29 June 1916: ‘Before Action’

On Thursday, 29 June 1916, readers of Cecil Chesterton’s weekly paper New Witness were the first ever to see the poem ‘Before Action’ by Edward Melbourne. It was to become one of the most loved and remembered poems of its time.  Edward Melbourne was a regular contributor to the paper but apart from Chesterton himself and the Hodgson family only a handful of people knew who he really was. Since the summer of 1914, Noel Hodgson had used the pen-name on all the manuscripts he sent to the New Witness. Increasingly, as the war progressed, he used ‘Edward Melbourne’s writing as an outlet to describe his experiences and express his feelings, often in ways his letters did not, and for his family these poems and sketches must have been an important line of contact with him. But they also had resonance for any parent, sibling, or friend anxious for someone in the firing line. And none more so than ‘Before Action’, his prayer for courage in the face of death.

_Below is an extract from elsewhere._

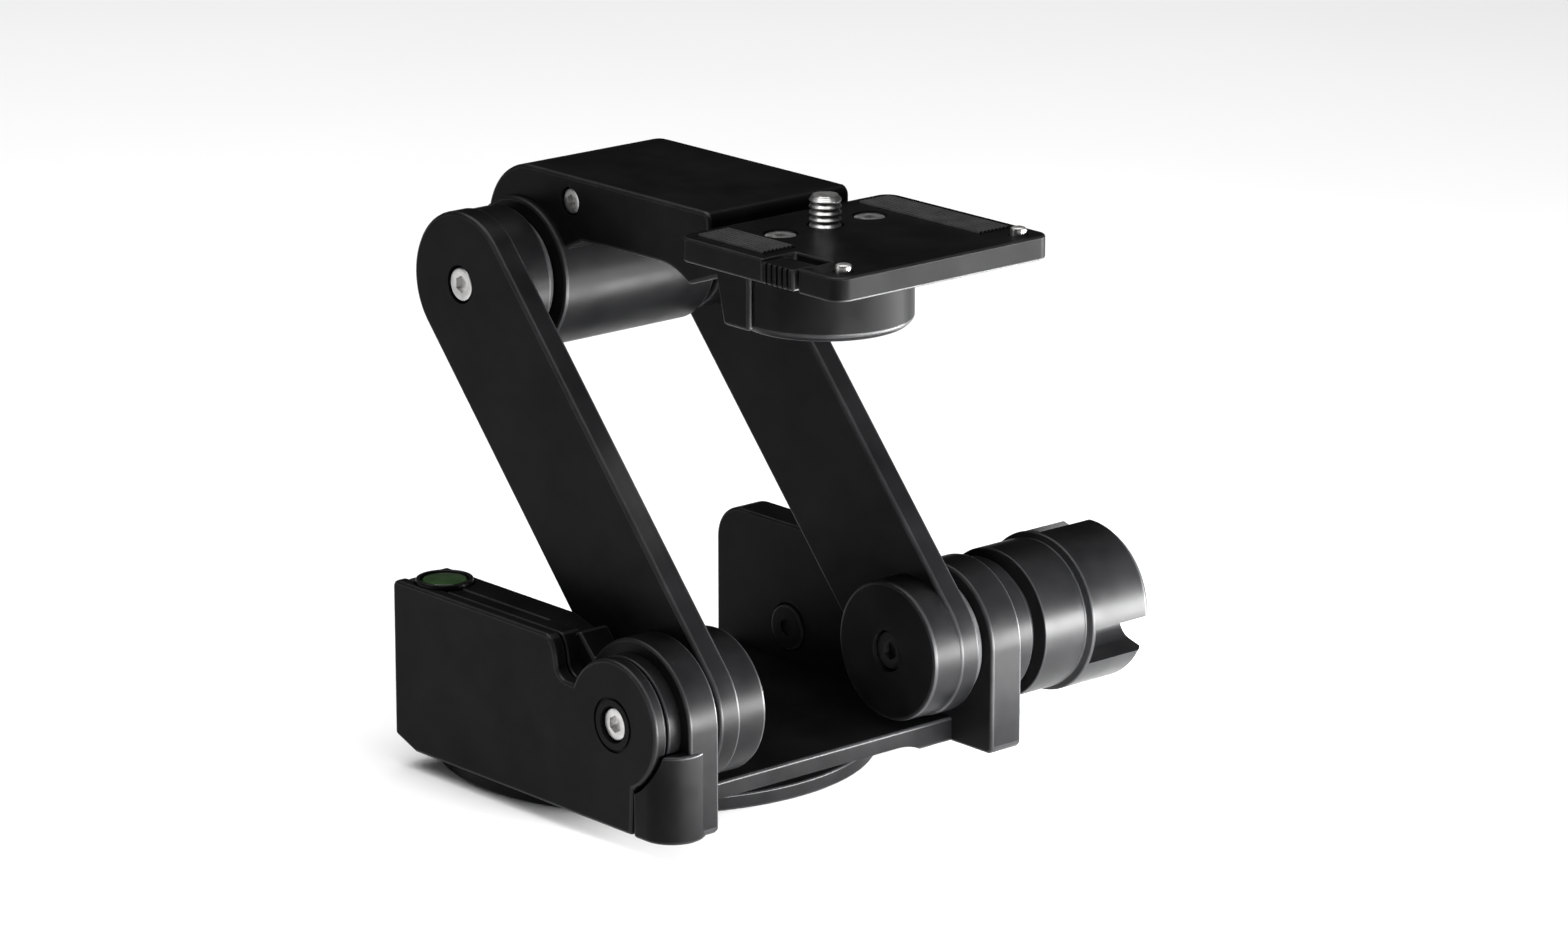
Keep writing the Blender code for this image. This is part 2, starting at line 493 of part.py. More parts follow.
for i in range(3):
    turn = 195.0 + 120.0 * i
    slot = (arc(SLOT_FLOOR + SLOT_HALF, 0.0, SLOT_HALF, 90, 270, 8)
            + [(22.0, -SLOT_HALF), (22.0, SLOT_HALF)])
    c, s = math.cos(math.radians(turn)), math.sin(math.radians(turn))
    turned_slot = [(u * c - v * s, u * s + v * c) for u, v in slot]
    cut(knob, side_slab("knob_slot_cutter_%d" % i, [turned_slot], KNOB_STEP + 1.6, KNOB_END + 5.0))
finish(knob, knob_axis, BLACK)
finish(pin("knob_cap", 7.7, recess_floor + 0.3, recess_floor + 1.9, lower, ALONG_X, 0.4, 32),
       knob_axis, DARK)
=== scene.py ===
import json
import math

import bmesh
import bpy
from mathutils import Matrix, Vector


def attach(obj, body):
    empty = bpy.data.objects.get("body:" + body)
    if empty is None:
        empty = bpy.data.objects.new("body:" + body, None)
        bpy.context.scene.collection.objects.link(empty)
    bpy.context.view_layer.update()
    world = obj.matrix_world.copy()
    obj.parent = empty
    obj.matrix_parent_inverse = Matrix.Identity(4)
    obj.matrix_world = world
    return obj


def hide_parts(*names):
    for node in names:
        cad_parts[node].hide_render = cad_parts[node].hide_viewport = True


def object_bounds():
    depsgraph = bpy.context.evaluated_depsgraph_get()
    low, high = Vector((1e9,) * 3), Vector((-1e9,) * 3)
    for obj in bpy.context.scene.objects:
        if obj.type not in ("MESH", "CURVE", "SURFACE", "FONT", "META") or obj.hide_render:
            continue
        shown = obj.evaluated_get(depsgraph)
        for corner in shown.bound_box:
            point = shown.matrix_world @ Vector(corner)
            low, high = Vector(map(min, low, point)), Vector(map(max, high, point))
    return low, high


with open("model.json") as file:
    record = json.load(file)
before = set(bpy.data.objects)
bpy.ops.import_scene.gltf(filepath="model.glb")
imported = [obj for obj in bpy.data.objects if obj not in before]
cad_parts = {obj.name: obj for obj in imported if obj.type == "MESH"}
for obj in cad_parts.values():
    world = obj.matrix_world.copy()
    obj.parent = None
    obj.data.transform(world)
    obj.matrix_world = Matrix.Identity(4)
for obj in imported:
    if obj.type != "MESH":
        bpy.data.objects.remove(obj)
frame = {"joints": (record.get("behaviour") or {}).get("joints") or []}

cad_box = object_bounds()

MM = 0.001
joints = {joint["name"]: joint for joint in frame["joints"]}
LOWER = Vector(joints["arm_tilt"]["pos_m"])
upper_offset = (Vector(joints["link_tilt"]["pos_m"]) - LOWER) / MM
pan_offset = (Vector(joints["pan"]["pos_m"]) - LOWER) / MM
UPPER_Y, UPPER_Z = upper_offset.y, upper_offset.z
PAN_X, PAN_Y = pan_offset.x, pan_offset.y

GAP = 0.3                                        # clearance between neighbouring pieces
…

The poem struck a chord because it was real. There were so many people then – tens of thousands more families in that summer alone – who longed to reach out to a son or brother, lover or husband, and know how he had felt before the end. ‘Before Action’ was not especially comforting. It offered no promise of heaven or of any form of afterlife. In it he took the conventions of lyric poetry, the sunrises and sunsets and beauties of nature, the lovely cadences of language that he handled so well, with all his memories and hopes for the future, and he set them down in front of the enemy machine guns that he knew would be waiting. What he said, very simply, was ‘I’m not a soldier, I’m too young for this, but I will go through with it,’ and in 1916 that resolve was what people wanted and needed to hear.

The coincidence of the poem and Hodgson’s death, first revealed in print by Cecil Chesterton on 13 July 1916, increased ‘Before Action’s poignancy and power. Soon a legend grew up around it. This was started accidentally by Noel’s father later that summer, when he added dates to some of the poems and prose sketches in the book he produced of his son’s work. They were dates of publication but he never explained this; readers assumed they were dates of writing. As the story was handed on down the years, so the idea of Noel Hodgson writing ‘Before Action’ two days before his death took firm hold.

The next question has no definite answer. If not 29 June 1916, then when? When was ‘Before Action’ really written? It might have been at any time, but the New Witness pieces follow the order of Hodgson’s documented experiences precisely and the evidence of both Cecil Chesterton and Bishop Hodgson confirms that this poem was the last. A weekly paper allows for a very fast turn-over of material; even so some days must have elapsed between the poem being posted in France and arriving in England. My best guess – and it can only be a guess – is that it was written during the last nine days the battalion spent in trenches before the battle; nine quiet days when they had time on their hands, Martin’s model and its revelations in mind, and the deadly hillside stretched out before them. If Hodgson had posted it on their return to Grovetown it could easily have reached Chesterton in time for publication on the 29th: knowing what he knew, Noel might even have requested publication that day: that we will never know. But with the publication of ‘Before Action’ another piece of the familiar story falls quietly into place.